# [What you need to do]
In the listing that follows, the range to quote begins at the line that has "Recreate this object" and ends after the line that has "BELLY_FULLNESS = 2.55"; quote it verbatim and add nothing.

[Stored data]
—————

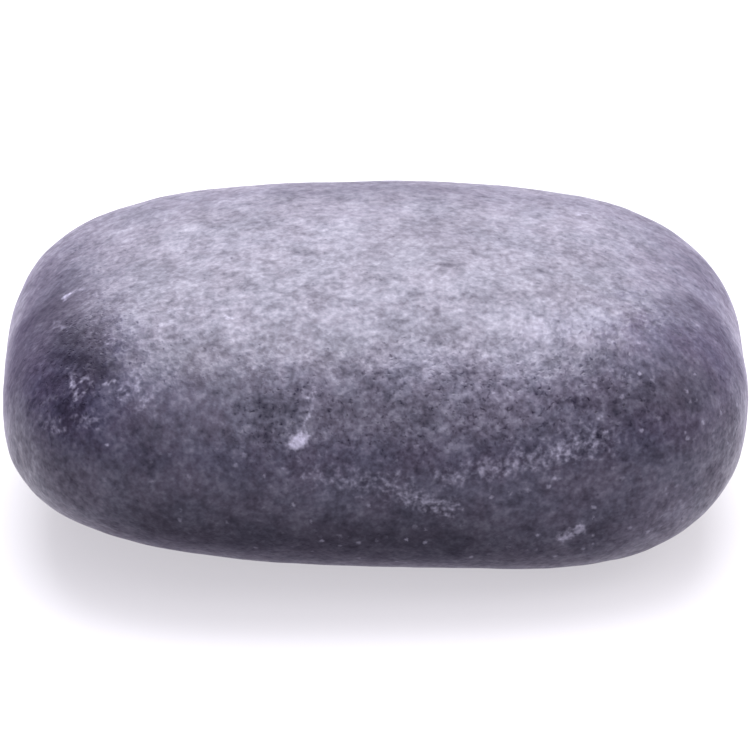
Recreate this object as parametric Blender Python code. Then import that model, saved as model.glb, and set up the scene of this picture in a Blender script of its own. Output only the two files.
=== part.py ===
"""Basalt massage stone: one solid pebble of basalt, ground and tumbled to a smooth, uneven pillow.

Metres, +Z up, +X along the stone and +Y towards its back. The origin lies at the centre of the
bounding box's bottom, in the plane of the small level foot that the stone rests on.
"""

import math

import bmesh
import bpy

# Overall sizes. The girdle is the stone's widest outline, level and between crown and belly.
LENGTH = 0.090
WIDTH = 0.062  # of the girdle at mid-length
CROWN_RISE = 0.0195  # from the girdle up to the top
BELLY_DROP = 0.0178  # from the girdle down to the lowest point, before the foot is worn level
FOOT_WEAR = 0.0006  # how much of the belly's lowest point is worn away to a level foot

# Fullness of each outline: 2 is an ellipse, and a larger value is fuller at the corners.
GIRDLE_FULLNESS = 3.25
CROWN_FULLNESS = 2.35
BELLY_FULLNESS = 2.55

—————

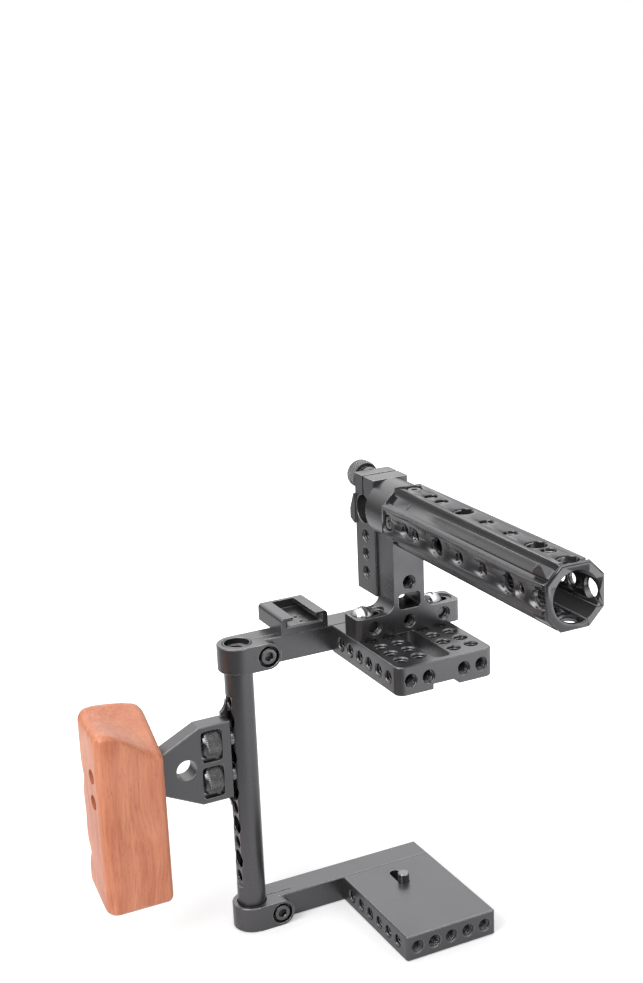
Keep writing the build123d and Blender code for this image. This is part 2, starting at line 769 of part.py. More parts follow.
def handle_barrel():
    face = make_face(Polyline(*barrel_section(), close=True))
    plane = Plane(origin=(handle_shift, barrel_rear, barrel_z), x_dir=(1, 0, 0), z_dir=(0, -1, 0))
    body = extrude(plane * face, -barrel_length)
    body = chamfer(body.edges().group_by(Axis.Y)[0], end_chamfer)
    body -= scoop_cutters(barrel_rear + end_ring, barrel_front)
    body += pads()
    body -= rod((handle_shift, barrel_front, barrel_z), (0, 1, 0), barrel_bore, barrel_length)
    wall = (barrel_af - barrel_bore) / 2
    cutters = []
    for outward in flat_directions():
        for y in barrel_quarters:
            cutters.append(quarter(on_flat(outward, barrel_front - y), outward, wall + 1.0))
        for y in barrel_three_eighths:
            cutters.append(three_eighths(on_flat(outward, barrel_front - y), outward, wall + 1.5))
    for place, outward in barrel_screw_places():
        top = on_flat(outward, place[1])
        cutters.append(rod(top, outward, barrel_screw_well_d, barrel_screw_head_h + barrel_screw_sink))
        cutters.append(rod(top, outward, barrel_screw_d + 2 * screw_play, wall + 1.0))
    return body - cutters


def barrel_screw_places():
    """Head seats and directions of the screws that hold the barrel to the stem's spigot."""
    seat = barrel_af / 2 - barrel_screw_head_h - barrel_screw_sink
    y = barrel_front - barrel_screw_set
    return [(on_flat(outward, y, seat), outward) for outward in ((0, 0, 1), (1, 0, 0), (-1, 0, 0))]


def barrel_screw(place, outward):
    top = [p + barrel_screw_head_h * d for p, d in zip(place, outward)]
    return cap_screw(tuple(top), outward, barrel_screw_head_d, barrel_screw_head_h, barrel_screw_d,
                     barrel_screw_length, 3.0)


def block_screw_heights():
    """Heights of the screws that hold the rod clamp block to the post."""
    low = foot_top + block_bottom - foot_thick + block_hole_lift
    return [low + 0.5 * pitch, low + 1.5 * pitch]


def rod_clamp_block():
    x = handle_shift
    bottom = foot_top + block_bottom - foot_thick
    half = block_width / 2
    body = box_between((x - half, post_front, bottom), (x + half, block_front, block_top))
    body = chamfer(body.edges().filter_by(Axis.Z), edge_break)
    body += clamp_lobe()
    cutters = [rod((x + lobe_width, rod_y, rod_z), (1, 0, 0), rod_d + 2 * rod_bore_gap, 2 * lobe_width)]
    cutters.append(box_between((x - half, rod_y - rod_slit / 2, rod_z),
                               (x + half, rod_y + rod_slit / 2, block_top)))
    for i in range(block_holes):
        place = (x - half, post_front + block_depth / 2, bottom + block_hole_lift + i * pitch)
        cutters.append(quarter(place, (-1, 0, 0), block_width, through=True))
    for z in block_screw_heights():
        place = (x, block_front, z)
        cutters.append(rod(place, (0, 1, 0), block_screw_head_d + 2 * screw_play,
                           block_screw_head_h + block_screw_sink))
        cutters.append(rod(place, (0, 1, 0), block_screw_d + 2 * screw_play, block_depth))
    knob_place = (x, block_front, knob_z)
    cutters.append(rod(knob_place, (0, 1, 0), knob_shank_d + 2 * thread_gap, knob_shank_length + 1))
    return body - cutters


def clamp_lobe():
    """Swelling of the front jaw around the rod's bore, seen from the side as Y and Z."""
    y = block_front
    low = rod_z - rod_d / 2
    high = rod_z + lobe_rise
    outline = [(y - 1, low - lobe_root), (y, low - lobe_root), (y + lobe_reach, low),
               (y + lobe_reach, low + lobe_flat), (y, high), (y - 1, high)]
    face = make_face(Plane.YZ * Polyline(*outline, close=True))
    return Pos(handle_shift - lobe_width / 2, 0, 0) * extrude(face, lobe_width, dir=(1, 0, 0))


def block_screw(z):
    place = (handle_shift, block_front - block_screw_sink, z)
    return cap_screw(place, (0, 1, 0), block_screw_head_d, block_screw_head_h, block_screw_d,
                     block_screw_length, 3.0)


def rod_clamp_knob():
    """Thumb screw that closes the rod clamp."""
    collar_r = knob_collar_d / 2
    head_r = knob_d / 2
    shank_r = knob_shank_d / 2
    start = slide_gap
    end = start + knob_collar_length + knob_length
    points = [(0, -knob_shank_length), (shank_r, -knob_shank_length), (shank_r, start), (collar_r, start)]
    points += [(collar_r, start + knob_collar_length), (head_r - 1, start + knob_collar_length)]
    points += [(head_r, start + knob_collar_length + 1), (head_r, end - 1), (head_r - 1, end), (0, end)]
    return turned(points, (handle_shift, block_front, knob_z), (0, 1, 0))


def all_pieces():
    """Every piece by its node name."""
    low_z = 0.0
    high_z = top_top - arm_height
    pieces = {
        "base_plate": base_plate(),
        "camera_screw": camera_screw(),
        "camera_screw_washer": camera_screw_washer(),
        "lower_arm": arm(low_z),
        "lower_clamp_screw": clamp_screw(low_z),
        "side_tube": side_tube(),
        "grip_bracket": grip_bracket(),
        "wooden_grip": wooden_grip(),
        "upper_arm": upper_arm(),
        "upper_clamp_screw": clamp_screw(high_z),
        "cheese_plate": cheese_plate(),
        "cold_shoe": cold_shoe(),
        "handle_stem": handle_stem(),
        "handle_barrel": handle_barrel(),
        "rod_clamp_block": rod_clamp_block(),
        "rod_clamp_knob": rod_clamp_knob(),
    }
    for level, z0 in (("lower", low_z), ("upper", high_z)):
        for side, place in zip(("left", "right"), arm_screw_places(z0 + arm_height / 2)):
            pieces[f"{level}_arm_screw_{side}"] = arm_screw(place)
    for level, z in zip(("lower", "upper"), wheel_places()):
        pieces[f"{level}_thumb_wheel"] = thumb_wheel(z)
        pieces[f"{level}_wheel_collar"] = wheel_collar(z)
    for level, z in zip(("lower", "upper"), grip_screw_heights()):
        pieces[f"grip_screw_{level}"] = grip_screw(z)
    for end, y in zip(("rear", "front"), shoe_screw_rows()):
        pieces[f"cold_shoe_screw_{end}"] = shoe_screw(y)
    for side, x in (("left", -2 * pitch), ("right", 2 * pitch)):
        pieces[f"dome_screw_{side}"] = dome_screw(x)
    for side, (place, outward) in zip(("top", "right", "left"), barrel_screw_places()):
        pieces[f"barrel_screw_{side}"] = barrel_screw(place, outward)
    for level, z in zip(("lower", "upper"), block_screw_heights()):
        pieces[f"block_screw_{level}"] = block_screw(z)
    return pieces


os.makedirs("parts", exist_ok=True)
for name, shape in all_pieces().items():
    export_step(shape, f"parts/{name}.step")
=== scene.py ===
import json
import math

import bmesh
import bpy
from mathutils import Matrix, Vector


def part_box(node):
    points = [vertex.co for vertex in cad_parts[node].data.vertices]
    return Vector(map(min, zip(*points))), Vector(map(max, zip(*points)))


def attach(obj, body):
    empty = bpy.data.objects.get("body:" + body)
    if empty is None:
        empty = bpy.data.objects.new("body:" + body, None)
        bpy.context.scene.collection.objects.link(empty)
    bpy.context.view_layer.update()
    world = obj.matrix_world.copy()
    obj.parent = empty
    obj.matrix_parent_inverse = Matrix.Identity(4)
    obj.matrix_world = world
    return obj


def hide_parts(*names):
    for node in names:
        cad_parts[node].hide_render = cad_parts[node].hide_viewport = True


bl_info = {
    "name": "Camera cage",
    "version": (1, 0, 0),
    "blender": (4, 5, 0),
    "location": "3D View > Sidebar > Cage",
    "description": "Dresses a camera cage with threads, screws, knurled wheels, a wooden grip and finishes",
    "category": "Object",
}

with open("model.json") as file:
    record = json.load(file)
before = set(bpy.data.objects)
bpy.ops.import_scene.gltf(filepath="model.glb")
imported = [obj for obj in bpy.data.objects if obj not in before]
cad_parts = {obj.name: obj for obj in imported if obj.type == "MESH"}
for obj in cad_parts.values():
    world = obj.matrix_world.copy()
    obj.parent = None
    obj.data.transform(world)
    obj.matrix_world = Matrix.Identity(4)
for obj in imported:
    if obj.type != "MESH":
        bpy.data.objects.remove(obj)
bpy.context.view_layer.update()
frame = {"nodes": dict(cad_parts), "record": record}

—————

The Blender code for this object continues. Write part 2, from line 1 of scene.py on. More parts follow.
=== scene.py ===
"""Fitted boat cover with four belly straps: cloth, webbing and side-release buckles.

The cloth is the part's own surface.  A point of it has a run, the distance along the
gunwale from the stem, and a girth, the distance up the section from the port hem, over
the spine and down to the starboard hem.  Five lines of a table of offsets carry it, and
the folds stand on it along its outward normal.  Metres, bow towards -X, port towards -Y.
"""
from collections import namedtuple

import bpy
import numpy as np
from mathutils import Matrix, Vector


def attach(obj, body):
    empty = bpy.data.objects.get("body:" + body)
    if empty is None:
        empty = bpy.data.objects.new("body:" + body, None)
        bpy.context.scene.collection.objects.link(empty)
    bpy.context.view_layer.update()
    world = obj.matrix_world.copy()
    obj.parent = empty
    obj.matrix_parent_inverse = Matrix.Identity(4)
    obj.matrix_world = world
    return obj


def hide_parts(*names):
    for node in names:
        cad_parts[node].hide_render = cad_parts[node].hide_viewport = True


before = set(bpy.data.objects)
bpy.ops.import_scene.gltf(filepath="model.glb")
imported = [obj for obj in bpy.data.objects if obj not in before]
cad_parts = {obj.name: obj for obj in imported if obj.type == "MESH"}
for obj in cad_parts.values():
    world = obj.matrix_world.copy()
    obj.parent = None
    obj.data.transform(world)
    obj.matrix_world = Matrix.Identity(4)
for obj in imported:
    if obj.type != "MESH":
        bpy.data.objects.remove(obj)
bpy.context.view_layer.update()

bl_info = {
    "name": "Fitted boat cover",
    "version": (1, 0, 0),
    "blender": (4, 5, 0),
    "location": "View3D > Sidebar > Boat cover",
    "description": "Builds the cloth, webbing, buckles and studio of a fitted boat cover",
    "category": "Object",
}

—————

# [The result]
Recreate this object as parametric Blender Python code. Then import that model, saved as model.glb, and set up the scene of this picture in a Blender script of its own. Output only the two files.
=== part.py ===
"""Basalt massage stone: one solid pebble of basalt, ground and tumbled to a smooth, uneven pillow.

Metres, +Z up, +X along the stone and +Y towards its back. The origin lies at the centre of the
bounding box's bottom, in the plane of the small level foot that the stone rests on.
"""

import math

import bmesh
import bpy

# Overall sizes. The girdle is the stone's widest outline, level and between crown and belly.
LENGTH = 0.090
WIDTH = 0.062  # of the girdle at mid-length
CROWN_RISE = 0.0195  # from the girdle up to the top
BELLY_DROP = 0.0178  # from the girdle down to the lowest point, before the foot is worn level
FOOT_WEAR = 0.0006  # how much of the belly's lowest point is worn away to a level foot

# Fullness of each outline: 2 is an ellipse, and a larger value is fuller at the corners.
GIRDLE_FULLNESS = 3.25
CROWN_FULLNESS = 2.35
BELLY_FULLNESS = 2.55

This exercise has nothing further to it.